--- Direction ---
Copy every line of the following data that includes the string "lifts".

--- Data supplied ---
● ● ●

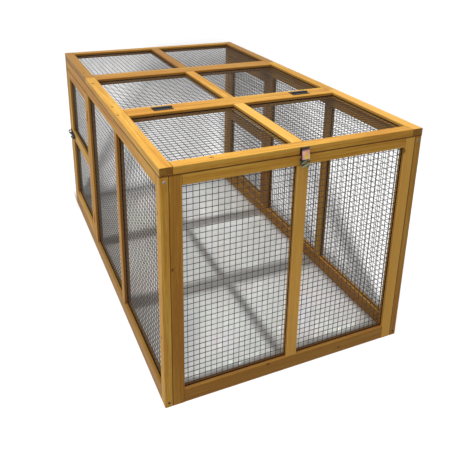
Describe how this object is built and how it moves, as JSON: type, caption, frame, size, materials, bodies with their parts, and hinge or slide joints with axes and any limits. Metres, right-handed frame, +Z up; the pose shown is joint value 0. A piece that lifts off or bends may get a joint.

● ● ●

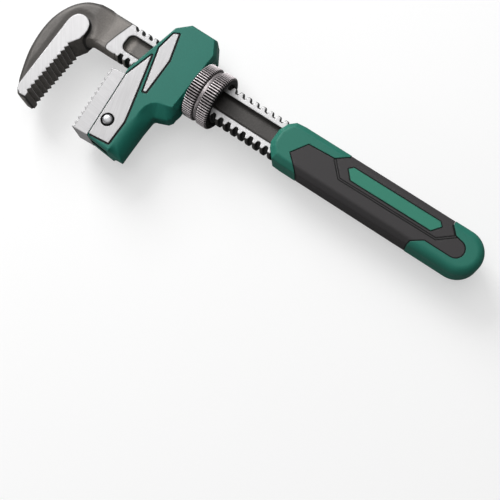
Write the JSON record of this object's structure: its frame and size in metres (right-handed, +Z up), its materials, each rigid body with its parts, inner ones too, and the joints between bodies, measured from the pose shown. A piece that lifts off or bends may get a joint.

● ● ●

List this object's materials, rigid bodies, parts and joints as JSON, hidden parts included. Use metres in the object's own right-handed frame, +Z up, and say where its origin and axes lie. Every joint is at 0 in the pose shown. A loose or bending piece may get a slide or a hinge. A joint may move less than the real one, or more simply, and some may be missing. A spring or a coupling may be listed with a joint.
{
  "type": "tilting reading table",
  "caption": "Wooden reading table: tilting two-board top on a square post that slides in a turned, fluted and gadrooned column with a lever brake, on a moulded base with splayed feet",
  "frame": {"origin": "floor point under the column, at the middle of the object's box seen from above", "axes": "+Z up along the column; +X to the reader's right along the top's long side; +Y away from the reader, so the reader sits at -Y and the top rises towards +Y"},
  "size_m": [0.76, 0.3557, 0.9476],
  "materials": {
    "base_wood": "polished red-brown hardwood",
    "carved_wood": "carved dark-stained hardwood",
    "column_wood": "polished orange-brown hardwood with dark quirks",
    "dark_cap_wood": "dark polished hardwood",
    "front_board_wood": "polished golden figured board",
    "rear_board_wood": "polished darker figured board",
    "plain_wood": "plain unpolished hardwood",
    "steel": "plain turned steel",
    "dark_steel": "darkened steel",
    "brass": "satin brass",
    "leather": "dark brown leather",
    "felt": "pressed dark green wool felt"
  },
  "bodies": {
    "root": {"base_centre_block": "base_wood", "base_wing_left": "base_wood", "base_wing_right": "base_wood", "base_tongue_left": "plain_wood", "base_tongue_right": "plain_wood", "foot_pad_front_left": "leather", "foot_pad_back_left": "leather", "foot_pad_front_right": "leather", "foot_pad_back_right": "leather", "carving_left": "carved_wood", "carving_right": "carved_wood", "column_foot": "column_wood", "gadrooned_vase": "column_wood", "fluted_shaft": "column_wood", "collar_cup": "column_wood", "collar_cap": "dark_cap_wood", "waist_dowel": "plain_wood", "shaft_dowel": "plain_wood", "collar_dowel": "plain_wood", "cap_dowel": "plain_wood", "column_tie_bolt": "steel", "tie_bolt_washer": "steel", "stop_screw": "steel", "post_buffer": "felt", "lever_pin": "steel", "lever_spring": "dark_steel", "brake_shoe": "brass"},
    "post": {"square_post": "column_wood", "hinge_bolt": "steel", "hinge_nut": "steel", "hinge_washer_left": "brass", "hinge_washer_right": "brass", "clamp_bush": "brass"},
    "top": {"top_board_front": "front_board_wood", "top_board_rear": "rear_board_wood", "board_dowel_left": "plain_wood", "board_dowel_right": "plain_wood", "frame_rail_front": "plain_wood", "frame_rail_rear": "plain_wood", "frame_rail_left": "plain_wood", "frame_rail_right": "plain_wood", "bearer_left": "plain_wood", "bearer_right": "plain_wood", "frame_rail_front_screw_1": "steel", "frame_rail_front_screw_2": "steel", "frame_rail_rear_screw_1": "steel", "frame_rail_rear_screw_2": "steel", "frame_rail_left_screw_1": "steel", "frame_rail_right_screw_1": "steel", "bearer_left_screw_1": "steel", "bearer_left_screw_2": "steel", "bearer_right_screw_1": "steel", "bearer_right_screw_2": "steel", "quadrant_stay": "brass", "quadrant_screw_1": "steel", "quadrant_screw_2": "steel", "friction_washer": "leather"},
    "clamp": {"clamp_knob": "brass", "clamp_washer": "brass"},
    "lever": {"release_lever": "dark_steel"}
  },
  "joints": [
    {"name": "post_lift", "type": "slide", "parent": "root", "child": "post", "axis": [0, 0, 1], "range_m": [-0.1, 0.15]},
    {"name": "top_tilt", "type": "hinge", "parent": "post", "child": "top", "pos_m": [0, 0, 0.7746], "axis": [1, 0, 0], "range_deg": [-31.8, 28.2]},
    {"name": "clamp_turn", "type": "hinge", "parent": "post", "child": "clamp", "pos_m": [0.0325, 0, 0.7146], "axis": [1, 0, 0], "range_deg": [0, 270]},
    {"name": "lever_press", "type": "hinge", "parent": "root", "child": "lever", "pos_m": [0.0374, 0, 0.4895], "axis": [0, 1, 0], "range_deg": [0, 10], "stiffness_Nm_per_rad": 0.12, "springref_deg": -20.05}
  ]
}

● ● ●

--- Response for this exercise ---
Describe how this object is built and how it moves, as JSON: type, caption, frame, size, materials, bodies with their parts, and hinge or slide joints with axes and any limits. Metres, right-handed frame, +Z up; the pose shown is joint value 0. A piece that lifts off or bends may get a joint.
Write the JSON record of this object's structure: its frame and size in metres (right-handed, +Z up), its materials, each rigid body with its parts, inner ones too, and the joints between bodies, measured from the pose shown. A piece that lifts off or bends may get a joint.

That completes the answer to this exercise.